◆ Given request: Write out the material below exactly, beginning at the line that contains "Reconstruct the object" and ending with its last line, both ends included; write nothing else.

Data items:
══════

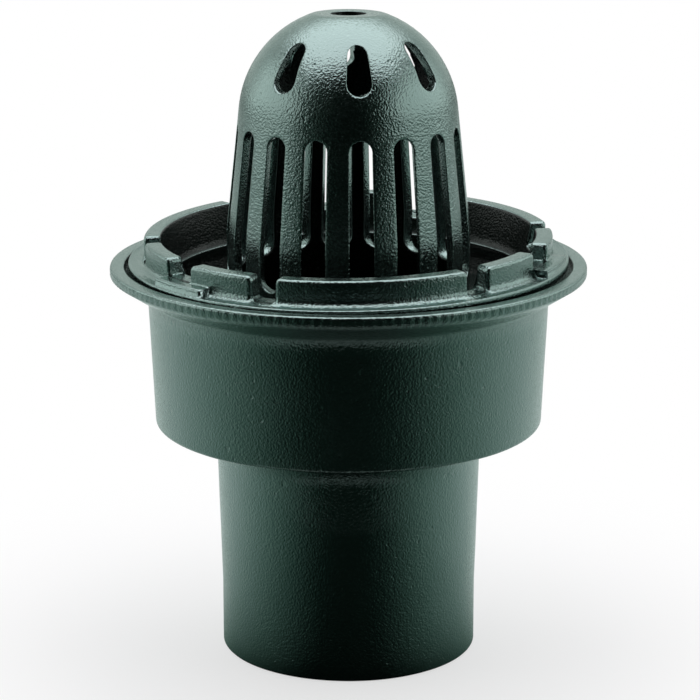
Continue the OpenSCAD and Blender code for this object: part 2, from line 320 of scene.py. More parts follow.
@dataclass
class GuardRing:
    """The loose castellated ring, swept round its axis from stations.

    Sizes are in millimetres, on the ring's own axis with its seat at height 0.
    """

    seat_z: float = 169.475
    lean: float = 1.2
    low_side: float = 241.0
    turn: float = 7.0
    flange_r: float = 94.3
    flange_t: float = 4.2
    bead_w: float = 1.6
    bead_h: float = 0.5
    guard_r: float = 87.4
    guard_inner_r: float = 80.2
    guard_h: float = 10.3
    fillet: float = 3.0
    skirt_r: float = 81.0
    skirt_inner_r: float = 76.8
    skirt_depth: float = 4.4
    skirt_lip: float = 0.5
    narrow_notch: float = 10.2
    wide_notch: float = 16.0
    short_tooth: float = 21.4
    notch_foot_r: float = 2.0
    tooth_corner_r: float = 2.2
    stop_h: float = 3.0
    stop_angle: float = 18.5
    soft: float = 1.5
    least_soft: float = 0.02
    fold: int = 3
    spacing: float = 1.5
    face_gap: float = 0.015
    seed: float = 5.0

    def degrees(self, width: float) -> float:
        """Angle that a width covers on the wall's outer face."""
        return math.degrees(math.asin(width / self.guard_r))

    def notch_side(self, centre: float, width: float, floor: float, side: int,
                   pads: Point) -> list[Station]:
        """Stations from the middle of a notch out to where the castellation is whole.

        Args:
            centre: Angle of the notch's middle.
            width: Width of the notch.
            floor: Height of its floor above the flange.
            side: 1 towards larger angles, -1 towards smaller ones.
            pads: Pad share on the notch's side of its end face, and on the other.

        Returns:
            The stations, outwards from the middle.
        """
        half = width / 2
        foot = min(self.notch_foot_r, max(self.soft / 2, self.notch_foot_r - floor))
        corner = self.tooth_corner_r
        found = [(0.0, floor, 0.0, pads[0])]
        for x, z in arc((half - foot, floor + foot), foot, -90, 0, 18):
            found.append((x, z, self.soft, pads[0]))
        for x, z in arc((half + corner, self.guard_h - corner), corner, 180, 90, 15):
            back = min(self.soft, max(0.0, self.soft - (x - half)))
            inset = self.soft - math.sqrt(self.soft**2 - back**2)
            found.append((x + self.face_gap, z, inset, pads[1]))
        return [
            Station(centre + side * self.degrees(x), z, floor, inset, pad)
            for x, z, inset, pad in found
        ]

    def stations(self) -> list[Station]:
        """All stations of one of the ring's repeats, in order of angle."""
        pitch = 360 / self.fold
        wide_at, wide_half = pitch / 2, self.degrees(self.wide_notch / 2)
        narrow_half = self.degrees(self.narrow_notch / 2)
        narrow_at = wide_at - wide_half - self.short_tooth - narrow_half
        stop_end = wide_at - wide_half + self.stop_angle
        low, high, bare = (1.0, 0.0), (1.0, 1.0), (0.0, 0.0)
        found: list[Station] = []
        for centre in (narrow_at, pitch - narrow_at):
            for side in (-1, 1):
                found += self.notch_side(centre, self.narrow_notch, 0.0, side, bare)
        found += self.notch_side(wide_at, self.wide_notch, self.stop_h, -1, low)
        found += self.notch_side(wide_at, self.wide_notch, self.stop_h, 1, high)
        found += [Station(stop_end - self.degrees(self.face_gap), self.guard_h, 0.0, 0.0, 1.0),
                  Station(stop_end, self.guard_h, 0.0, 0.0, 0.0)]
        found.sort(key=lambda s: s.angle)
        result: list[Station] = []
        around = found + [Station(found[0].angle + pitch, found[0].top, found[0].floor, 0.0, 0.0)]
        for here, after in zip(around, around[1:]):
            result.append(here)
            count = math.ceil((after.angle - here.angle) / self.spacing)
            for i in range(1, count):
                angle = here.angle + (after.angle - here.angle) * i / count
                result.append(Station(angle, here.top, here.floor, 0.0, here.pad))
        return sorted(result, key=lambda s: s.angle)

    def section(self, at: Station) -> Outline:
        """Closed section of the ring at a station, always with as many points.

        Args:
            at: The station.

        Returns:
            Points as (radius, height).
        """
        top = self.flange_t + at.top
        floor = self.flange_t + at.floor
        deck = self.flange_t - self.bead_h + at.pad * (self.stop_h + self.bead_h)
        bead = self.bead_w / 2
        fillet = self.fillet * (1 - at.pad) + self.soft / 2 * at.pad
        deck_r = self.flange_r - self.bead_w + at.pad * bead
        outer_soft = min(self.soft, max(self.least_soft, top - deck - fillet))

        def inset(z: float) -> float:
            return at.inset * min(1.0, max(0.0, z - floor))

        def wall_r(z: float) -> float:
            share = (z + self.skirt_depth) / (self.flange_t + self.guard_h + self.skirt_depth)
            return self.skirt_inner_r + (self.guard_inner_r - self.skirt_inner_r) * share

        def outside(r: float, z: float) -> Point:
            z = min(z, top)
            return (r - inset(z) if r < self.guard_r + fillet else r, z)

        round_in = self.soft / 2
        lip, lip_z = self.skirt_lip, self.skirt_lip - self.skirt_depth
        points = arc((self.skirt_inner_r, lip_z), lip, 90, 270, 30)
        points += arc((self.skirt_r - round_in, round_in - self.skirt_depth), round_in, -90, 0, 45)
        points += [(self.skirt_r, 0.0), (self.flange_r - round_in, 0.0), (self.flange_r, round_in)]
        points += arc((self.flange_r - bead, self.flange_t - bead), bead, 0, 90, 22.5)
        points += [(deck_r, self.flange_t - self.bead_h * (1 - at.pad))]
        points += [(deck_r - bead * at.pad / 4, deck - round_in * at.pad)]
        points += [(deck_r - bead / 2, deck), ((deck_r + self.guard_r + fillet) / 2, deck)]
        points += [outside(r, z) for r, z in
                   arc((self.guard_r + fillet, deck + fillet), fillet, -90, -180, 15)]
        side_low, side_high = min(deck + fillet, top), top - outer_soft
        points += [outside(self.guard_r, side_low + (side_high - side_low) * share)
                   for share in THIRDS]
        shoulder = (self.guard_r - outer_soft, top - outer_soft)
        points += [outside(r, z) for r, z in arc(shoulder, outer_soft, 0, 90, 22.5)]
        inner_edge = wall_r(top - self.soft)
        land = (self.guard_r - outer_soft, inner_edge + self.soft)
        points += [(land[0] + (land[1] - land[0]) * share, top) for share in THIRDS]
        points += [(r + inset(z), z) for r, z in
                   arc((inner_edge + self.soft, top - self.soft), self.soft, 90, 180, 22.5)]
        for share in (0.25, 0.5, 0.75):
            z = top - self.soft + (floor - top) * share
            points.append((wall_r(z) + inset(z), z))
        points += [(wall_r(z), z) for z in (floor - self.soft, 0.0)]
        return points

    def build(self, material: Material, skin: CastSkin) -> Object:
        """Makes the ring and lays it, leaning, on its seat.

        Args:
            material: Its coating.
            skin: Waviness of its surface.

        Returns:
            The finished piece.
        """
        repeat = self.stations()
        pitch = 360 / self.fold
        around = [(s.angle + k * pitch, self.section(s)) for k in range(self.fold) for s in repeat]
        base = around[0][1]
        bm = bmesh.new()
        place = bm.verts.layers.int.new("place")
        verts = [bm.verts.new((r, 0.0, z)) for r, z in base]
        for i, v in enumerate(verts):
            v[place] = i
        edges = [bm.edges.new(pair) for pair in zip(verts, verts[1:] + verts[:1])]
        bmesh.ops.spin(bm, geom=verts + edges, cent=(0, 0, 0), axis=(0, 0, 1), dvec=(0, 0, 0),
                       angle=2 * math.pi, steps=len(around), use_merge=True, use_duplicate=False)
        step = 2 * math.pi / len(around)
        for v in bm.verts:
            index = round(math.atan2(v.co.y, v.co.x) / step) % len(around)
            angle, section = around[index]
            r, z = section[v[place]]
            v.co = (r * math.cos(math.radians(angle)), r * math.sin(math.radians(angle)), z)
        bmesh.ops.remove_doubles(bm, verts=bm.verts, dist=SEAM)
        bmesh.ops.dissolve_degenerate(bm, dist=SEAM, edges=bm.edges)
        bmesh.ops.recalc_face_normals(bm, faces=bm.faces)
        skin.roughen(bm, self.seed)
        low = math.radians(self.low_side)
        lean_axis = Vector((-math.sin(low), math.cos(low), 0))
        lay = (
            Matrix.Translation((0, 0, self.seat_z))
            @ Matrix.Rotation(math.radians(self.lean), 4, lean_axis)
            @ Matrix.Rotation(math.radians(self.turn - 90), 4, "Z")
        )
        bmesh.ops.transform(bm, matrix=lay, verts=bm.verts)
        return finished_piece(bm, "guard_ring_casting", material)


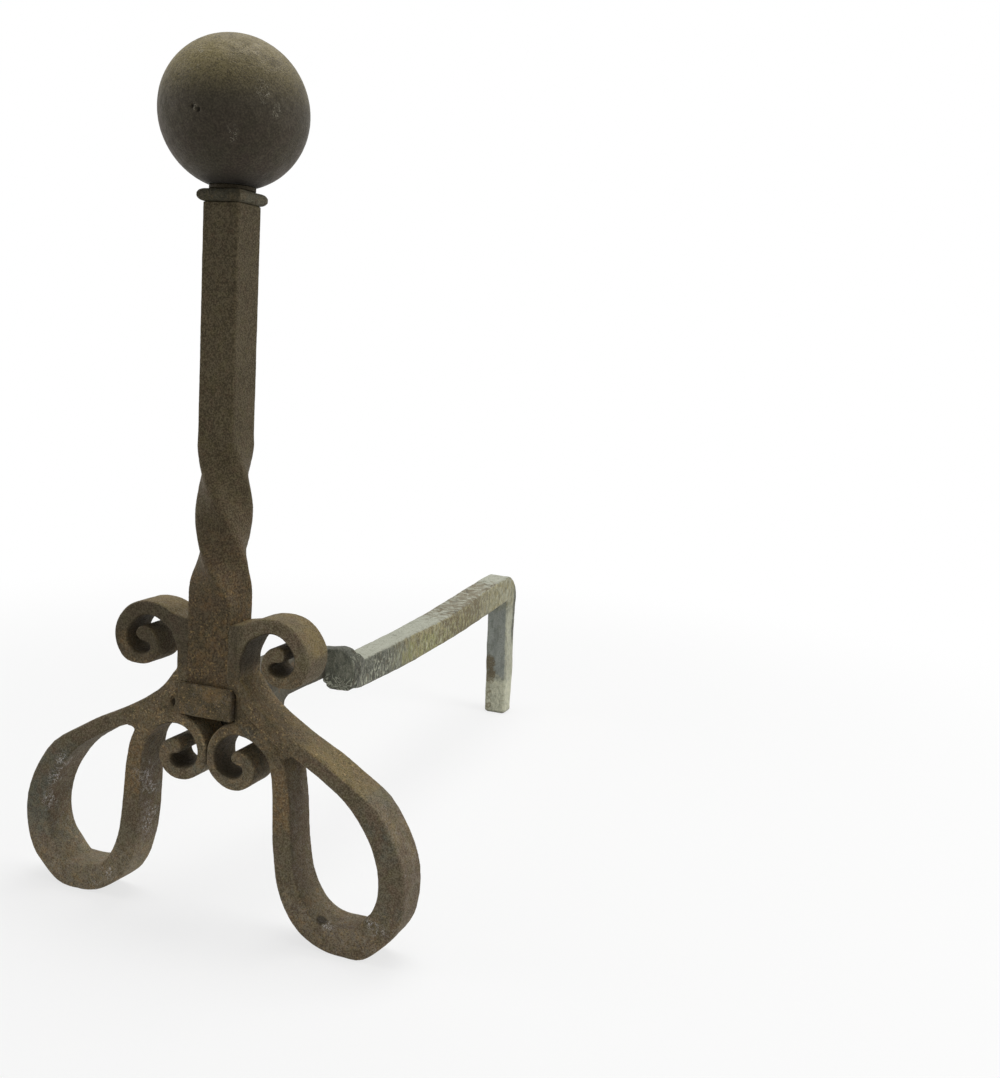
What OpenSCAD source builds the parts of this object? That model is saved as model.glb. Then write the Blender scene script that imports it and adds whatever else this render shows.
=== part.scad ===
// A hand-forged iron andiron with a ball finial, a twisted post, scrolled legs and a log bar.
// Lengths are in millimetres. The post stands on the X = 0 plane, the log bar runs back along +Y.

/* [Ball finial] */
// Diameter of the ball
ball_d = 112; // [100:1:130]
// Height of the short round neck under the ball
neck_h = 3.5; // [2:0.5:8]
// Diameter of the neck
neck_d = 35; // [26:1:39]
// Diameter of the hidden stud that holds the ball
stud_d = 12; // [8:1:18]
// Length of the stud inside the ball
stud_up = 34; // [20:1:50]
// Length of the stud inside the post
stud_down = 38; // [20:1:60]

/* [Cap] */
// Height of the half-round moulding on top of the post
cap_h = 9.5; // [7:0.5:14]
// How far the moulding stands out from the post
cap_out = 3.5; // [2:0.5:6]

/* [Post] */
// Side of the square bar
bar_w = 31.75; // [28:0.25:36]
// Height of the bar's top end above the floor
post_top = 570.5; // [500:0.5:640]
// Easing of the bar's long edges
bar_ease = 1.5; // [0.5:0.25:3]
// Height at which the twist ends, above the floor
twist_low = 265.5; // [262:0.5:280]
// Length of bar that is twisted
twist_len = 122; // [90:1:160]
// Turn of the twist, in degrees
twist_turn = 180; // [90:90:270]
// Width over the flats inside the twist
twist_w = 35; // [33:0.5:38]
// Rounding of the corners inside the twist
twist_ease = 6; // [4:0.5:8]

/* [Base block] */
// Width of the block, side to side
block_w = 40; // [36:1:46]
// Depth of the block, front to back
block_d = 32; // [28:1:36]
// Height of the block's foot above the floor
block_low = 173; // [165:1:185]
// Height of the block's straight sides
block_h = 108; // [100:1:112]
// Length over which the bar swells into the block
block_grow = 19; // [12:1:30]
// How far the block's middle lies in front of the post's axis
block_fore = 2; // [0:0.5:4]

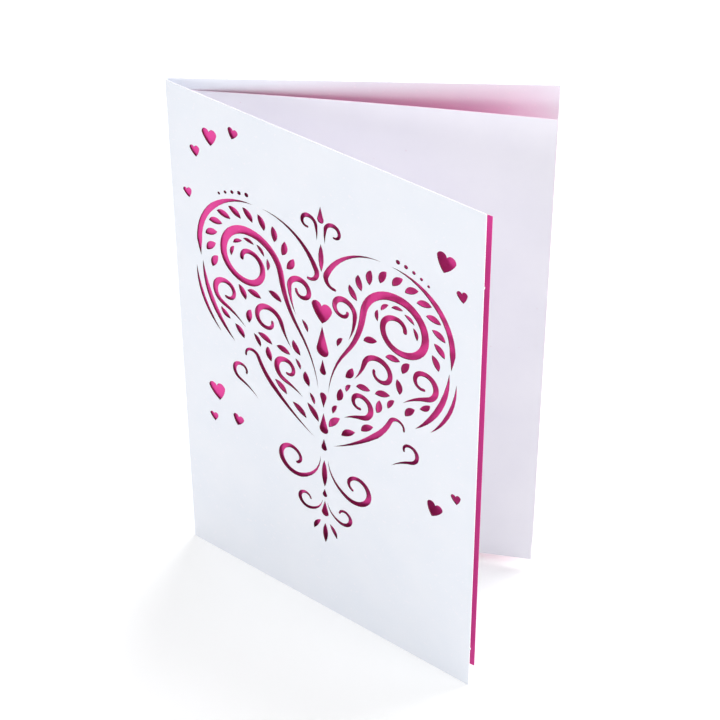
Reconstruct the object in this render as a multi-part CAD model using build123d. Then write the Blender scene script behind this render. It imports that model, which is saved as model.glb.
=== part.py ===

══════

◆ Result for this task:
Reconstruct the object in this render as a multi-part CAD model using build123d. Then write the Blender scene script behind this render. It imports that model, which is saved as model.glb.
=== part.py ===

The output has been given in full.